Can Probabilistic Feedback Drive User Impacts in Online Platforms?
Jessica Dai, Bailey Flanigan, Nika Haghtalab, Meena Jagadeesan, Chara Podimata
TL;DR
This work reveals that even perfectly aligned learning objectives cannot guarantee positive user welfare, because probabilistic feedback can steer a recommender system toward promoting content with certain properties. By modeling content selection as a multi-armed bandit with arm-specific feedback rates, the authors quantify engagement via APC and FOC and introduce the concepts of feedback monotonicity and balance. They propose three black-box transformations (BB_Divide, BB_Pull, BB_DA) to study how probabilistic feedback shapes arm engagement and provide regret guarantees, supplemented by refined analyses and an empirical study of correlations between feedback rates and downstream effects. The results highlight the need to evaluate algorithms beyond regret, considering how feedback dynamics influence content exposure and user experience, with implications for platform design and policy.
Abstract
A common explanation for negative user impacts of content recommender systems is misalignment between the platform's objective and user welfare.

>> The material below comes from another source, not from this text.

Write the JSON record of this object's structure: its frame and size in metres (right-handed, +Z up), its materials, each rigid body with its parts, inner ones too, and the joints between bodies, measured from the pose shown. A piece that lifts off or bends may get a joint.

In this work, we show that misalignment in the platform's objective is not the only potential cause of unintended impacts on users: even when the platform's objective is fully aligned with user welfare, the platform's learning algorithm can induce negative downstream impacts on users. The source of these user impacts is that different pieces of content may generate observable user reactions (feedback information) at different rates; these feedback rates may correlate with content properties, such as controversiality or demographic similarity of the creator, that affect the user experience. Since differences in feedback rates can impact how often the learning algorithm engages with different content, the learning algorithm may inadvertently promote content with certain such properties. Using the multi-armed bandit framework with probabilistic feedback, we examine the relationship between feedback rates and a learning algorithm's engagement with individual arms for different no-regret algorithms. We prove that no-regret algorithms can exhibit a wide range of dependencies: if the feedback rate of an arm increases, some no-regret algorithms engage with the arm more, some no-regret algorithms engage with the arm less, and other no-regret algorithms engage with the arm approximately the same number of times. From a platform design perspective, our results highlight the importance of looking beyond regret when measuring an algorithm's performance, and assessing the nature of a learning algorithm's engagement with different types of content as well as their resulting downstream impacts.